Most researchers believe that quantum computing, if ever actually developed, could offer major advances in numerous areas of scientific research. Yet, this technology is currently in its infancy, and the state of the art devices suffer from various problems. One of the most serious obstacles we need to overcome is the noise affecting the qubits. In this context, an important task arises of developing methods to reduce the errors.

In this work, we focus on the noise affecting quantum measurements. We propose a simple procedure to mitigate measurement errors via classical post-processing of the experimental outcome statistics. The procedure works perfectly provided measurement noise is classical and one operates in the infinite-statistics regime.

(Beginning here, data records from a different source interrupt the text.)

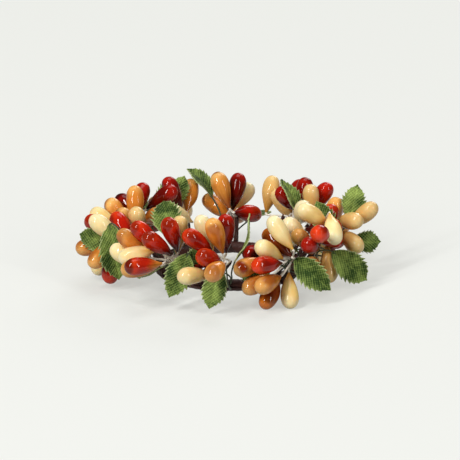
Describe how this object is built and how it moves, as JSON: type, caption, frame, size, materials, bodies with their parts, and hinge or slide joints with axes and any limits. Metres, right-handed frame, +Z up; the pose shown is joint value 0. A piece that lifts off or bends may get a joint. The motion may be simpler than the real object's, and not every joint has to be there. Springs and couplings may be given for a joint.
{
  "type": "berry and leaf candle ring",
  "caption": "Small ring of glossy artificial berries and cloth leaves wired to a taped hoop; it slips over a taper and lies on the holder.",
  "frame": {"origin": "centre of the bounding box at the level that the lowest berries rest on", "axes": "+Z up, -Y towards the front of the ring, +X to the right as seen from the front"},
  "size_m": [0.0772, 0.0744, 0.0239],
  "materials": {
    "hoop_wire": "drawn florist wire",
    "floral_tape": "dark waxed crepe paper",
    "red_lacquer": "clear gloss lacquer over foam",
    "amber_lacquer": "clear gloss lacquer over foam",
    "cream_lacquer": "clear gloss lacquer over foam",
    "leaf_cloth": "plain woven cloth, stiffened"
  },
  "bodies": {
    "root": {"hoop_wire": "hoop_wire", "tape_wrap": "floral_tape", "spray_a_red_pips": "red_lacquer", "spray_a_amber_pips": "amber_lacquer", "spray_a_cream_pips": "cream_lacquer", "spray_b_red_pips": "red_lacquer", "spray_b_amber_pips": "amber_lacquer", "spray_b_cream_pips": "cream_lacquer", "spray_c_red_pips": "red_lacquer", "spray_c_cream_pips": "cream_lacquer", "spray_c_amber_pips": "amber_lacquer", "spray_d_red_pips": "red_lacquer", "spray_d_amber_pips": "amber_lacquer", "spray_d_cream_pips": "cream_lacquer", "spray_e_red_pips": "red_lacquer", "spray_e_amber_pips": "amber_lacquer", "spray_e_cream_pips": "cream_lacquer", "spray_f_red_pips": "red_lacquer", "spray_f_amber_pips": "amber_lacquer", "spray_f_cream_pips": "cream_lacquer", "spray_g_red_pips": "red_lacquer", "spray_g_amber_pips": "amber_lacquer", "spray_g_cream_pips": "cream_lacquer", "spray_h_red_pips": "red_lacquer", "spray_h_amber_pips": "amber_lacquer", "spray_h_cream_pips": "cream_lacquer", "spray_i_red_pips": "red_lacquer", "spray_i_amber_pips": "amber_lacquer", "spray_i_cream_pips": "cream_lacquer", "spray_j_red_pips": "red_lacquer", "spray_j_amber_pips": "amber_lacquer", "spray_j_cream_pips": "cream_lacquer", "spray_a_leaf_1": "leaf_cloth", "spray_a_leaf_2": "leaf_cloth", "spray_a_leaf_3": "leaf_cloth", "spray_b_leaf_1": "leaf_cloth", "spray_b_leaf_2": "leaf_cloth", "spray_b_leaf_3": "leaf_cloth", "spray_c_leaf_1": "leaf_cloth", "spray_c_leaf_2": "leaf_cloth", "spray_c_leaf_3": "leaf_cloth", "spray_d_leaf_1": "leaf_cloth", "spray_d_leaf_2": "leaf_cloth", "spray_e_leaf_1": "leaf_cloth", "spray_e_leaf_2": "leaf_cloth", "spray_f_leaf_1": "leaf_cloth", "spray_f_leaf_2": "leaf_cloth", "spray_g_leaf_1": "leaf_cloth", "spray_g_leaf_2": "leaf_cloth", "spray_h_leaf_1": "leaf_cloth", "spray_h_leaf_2": "leaf_cloth", "spray_i_leaf_1": "leaf_cloth", "spray_i_leaf_2": "leaf_cloth", "spray_j_leaf_1": "leaf_cloth", "spray_j_leaf_2": "leaf_cloth"}
  },
  "joints": []
}
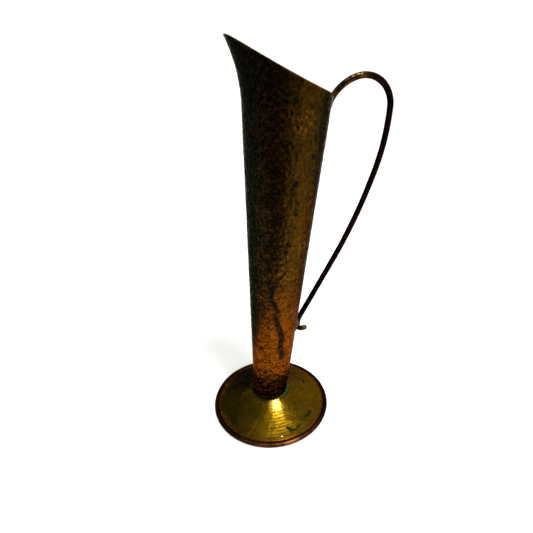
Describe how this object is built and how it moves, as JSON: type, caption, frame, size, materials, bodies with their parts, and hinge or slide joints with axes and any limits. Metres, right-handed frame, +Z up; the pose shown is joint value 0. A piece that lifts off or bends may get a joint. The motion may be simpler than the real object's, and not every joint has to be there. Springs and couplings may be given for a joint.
{
  "type": "hammered copper bud vase",
  "caption": "Tall slender pitcher-shaped bud vase: tapered hammered tube with a slanted pouring mouth, round flared foot and looped wire handle.",
  "frame": {"origin": "centre of the foot's resting plane", "axes": "+Z up; +X towards the handle; the pouring lip is towards -X; the XZ plane is the plane of symmetry"},
  "size_m": [0.1296, 0.09, 0.2577],
  "materials": {
    "hammered_copper": "hammered, dark patina",
    "braze_brass": "filed, tarnished",
    "tarnished_copper": "dull, tarnished",
    "spun_brass": "spun, olive patina",
    "rim_copper": "rubbed, brown patina",
    "verdigris_solder": "matt green corrosion",
    "bronzed_wire": "satin, dark brown patina",
    "tin_solder": "dull grey"
  },
  "bodies": {
    "root": {"body_tube": "hammered_copper", "seam_braze": "braze_brass", "tube_floor": "tarnished_copper", "foot_cone": "spun_brass", "foot_rim_ring": "rim_copper", "base_solder": "verdigris_solder", "handle_wire": "bronzed_wire", "upper_handle_solder": "tin_solder", "lower_handle_solder": "tin_solder"}
  },
  "joints": []
}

Naturally, neither of those two assumptions is fulfilled exactly in practice, therefore we study the performance of our mitigation scheme in the presence of their violations. Importantly, we show how to validate the model of noise via the procedure known as Quantum Detector Tomography, which allows one to obtain the classical description of the quantum detector.

Our aim is to present a paper exploring the whole procedure of readout error mitigation: from the detailed description of necessary assumptions, through validation of those, finishing at the implementation of presented ideas on the actual quantum hardware from IBM and Rigetti. We believe that such an approach makes the work accessible to readers not necessarily familiar with the formalism of quantum measurements.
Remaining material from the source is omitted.